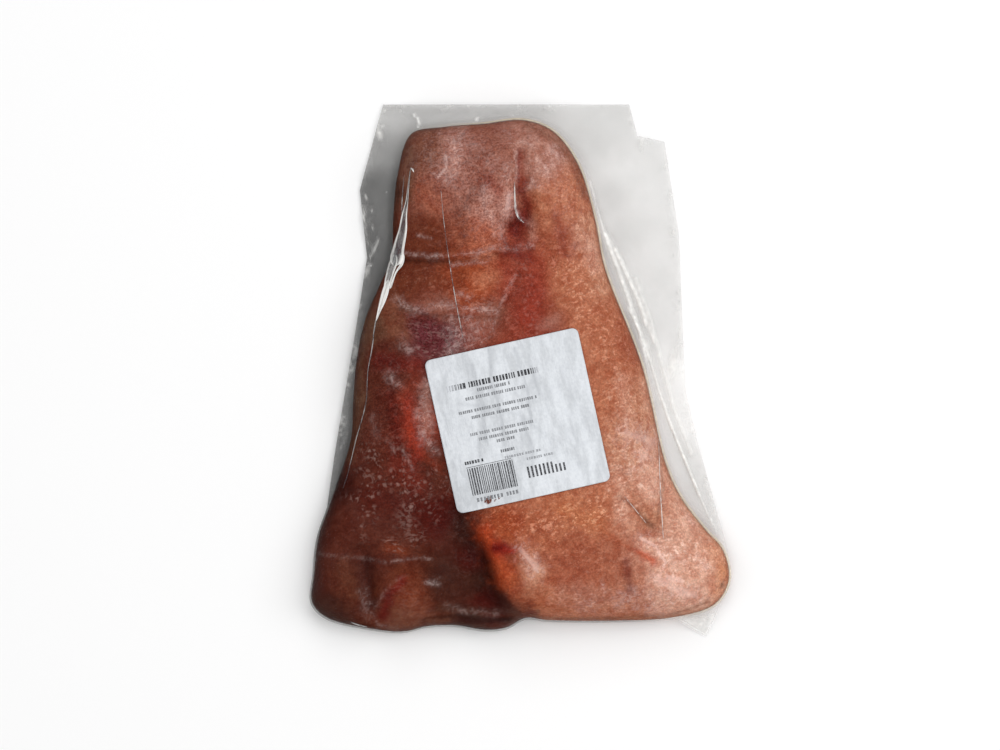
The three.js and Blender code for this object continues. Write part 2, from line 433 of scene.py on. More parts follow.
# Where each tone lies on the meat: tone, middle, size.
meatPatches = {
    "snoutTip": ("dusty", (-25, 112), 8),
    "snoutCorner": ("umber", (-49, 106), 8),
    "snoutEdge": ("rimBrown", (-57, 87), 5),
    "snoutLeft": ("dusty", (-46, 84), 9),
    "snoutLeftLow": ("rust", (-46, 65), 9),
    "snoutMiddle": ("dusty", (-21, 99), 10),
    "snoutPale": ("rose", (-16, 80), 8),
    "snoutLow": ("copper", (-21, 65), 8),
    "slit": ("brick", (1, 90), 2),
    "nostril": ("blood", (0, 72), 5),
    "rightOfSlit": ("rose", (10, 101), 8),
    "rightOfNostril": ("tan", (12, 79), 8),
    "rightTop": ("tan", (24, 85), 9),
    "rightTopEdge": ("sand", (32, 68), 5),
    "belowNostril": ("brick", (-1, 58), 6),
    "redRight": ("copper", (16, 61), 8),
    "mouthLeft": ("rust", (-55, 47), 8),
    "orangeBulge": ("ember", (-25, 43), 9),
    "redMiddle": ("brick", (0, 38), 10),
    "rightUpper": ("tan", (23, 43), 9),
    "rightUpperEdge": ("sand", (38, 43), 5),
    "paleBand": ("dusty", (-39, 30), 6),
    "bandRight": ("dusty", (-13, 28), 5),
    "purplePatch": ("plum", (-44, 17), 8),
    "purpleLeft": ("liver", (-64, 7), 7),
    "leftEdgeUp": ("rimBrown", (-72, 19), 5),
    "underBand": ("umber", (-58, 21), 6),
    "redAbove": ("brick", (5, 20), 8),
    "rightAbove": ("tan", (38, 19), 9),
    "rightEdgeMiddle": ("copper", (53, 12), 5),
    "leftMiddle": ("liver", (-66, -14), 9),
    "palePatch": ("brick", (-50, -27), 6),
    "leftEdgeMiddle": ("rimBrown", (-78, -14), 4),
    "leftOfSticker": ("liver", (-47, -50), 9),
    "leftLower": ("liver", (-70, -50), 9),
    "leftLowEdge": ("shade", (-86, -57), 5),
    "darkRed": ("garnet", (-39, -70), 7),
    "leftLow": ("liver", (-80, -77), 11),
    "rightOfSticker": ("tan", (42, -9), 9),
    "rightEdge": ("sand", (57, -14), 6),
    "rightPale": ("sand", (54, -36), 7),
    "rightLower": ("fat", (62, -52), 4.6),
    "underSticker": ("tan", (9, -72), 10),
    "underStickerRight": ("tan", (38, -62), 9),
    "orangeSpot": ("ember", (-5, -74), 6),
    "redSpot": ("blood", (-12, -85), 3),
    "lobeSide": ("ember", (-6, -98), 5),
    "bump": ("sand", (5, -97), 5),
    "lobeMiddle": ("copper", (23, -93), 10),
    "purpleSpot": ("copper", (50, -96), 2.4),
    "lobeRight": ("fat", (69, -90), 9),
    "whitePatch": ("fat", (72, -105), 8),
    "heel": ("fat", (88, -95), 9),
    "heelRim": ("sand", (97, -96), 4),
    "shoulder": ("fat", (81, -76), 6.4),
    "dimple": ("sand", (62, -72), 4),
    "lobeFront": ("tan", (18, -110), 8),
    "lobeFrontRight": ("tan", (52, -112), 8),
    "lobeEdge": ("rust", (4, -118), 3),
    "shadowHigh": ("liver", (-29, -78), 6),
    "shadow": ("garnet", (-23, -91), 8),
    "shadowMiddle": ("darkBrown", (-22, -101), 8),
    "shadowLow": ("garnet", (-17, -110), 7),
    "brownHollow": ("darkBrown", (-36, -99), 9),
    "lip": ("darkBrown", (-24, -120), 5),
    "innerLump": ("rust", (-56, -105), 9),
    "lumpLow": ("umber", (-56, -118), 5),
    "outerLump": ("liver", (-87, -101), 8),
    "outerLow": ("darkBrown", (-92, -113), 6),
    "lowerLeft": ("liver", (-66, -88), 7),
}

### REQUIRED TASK
Give the complete listing a second time, exactly as it reads.

### FINAL RESULT
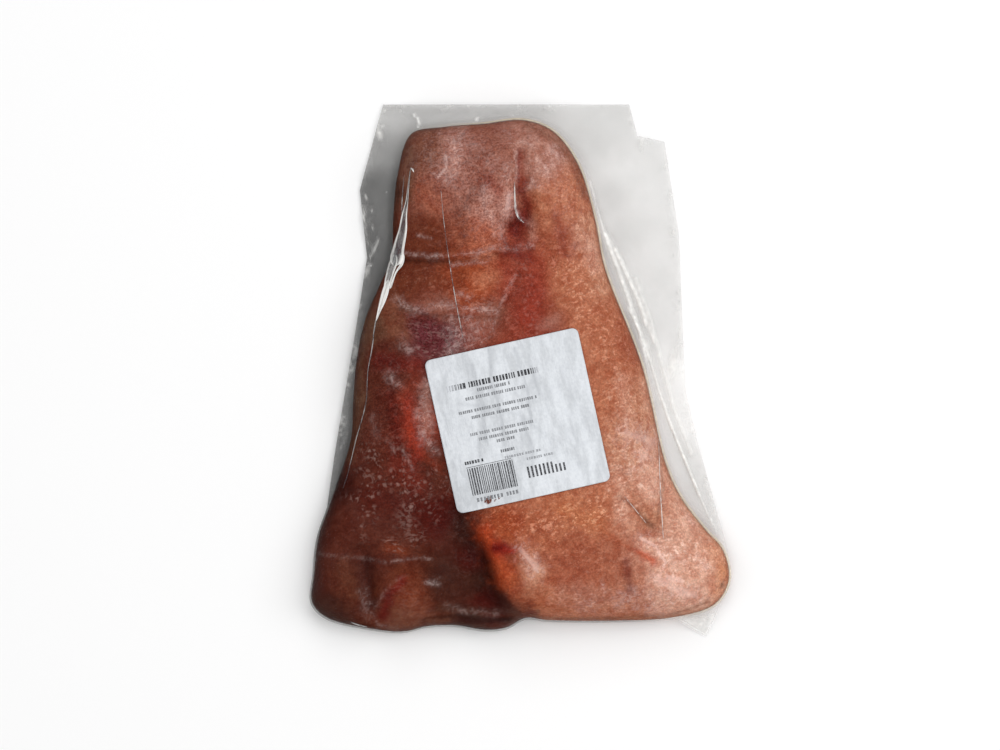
The three.js and Blender code for this object continues. Write part 2, from line 433 of scene.py on. More parts follow.
# Where each tone lies on the meat: tone, middle, size.
meatPatches = {
    "snoutTip": ("dusty", (-25, 112), 8),
    "snoutCorner": ("umber", (-49, 106), 8),
    "snoutEdge": ("rimBrown", (-57, 87), 5),
    "snoutLeft": ("dusty", (-46, 84), 9),
    "snoutLeftLow": ("rust", (-46, 65), 9),
    "snoutMiddle": ("dusty", (-21, 99), 10),
    "snoutPale": ("rose", (-16, 80), 8),
    "snoutLow": ("copper", (-21, 65), 8),
    "slit": ("brick", (1, 90), 2),
    "nostril": ("blood", (0, 72), 5),
    "rightOfSlit": ("rose", (10, 101), 8),
    "rightOfNostril": ("tan", (12, 79), 8),
    "rightTop": ("tan", (24, 85), 9),
    "rightTopEdge": ("sand", (32, 68), 5),
    "belowNostril": ("brick", (-1, 58), 6),
    "redRight": ("copper", (16, 61), 8),
    "mouthLeft": ("rust", (-55, 47), 8),
    "orangeBulge": ("ember", (-25, 43), 9),
    "redMiddle": ("brick", (0, 38), 10),
    "rightUpper": ("tan", (23, 43), 9),
    "rightUpperEdge": ("sand", (38, 43), 5),
    "paleBand": ("dusty", (-39, 30), 6),
    "bandRight": ("dusty", (-13, 28), 5),
    "purplePatch": ("plum", (-44, 17), 8),
    "purpleLeft": ("liver", (-64, 7), 7),
    "leftEdgeUp": ("rimBrown", (-72, 19), 5),
    "underBand": ("umber", (-58, 21), 6),
    "redAbove": ("brick", (5, 20), 8),
    "rightAbove": ("tan", (38, 19), 9),
    "rightEdgeMiddle": ("copper", (53, 12), 5),
    "leftMiddle": ("liver", (-66, -14), 9),
    "palePatch": ("brick", (-50, -27), 6),
    "leftEdgeMiddle": ("rimBrown", (-78, -14), 4),
    "leftOfSticker": ("liver", (-47, -50), 9),
    "leftLower": ("liver", (-70, -50), 9),
    "leftLowEdge": ("shade", (-86, -57), 5),
    "darkRed": ("garnet", (-39, -70), 7),
    "leftLow": ("liver", (-80, -77), 11),
    "rightOfSticker": ("tan", (42, -9), 9),
    "rightEdge": ("sand", (57, -14), 6),
    "rightPale": ("sand", (54, -36), 7),
    "rightLower": ("fat", (62, -52), 4.6),
    "underSticker": ("tan", (9, -72), 10),
    "underStickerRight": ("tan", (38, -62), 9),
    "orangeSpot": ("ember", (-5, -74), 6),
    "redSpot": ("blood", (-12, -85), 3),
    "lobeSide": ("ember", (-6, -98), 5),
    "bump": ("sand", (5, -97), 5),
    "lobeMiddle": ("copper", (23, -93), 10),
    "purpleSpot": ("copper", (50, -96), 2.4),
    "lobeRight": ("fat", (69, -90), 9),
    "whitePatch": ("fat", (72, -105), 8),
    "heel": ("fat", (88, -95), 9),
    "heelRim": ("sand", (97, -96), 4),
    "shoulder": ("fat", (81, -76), 6.4),
    "dimple": ("sand", (62, -72), 4),
    "lobeFront": ("tan", (18, -110), 8),
    "lobeFrontRight": ("tan", (52, -112), 8),
    "lobeEdge": ("rust", (4, -118), 3),
    "shadowHigh": ("liver", (-29, -78), 6),
    "shadow": ("garnet", (-23, -91), 8),
    "shadowMiddle": ("darkBrown", (-22, -101), 8),
    "shadowLow": ("garnet", (-17, -110), 7),
    "brownHollow": ("darkBrown", (-36, -99), 9),
    "lip": ("darkBrown", (-24, -120), 5),
    "innerLump": ("rust", (-56, -105), 9),
    "lumpLow": ("umber", (-56, -118), 5),
    "outerLump": ("liver", (-87, -101), 8),
    "outerLow": ("darkBrown", (-92, -113), 6),
    "lowerLeft": ("liver", (-66, -88), 7),
}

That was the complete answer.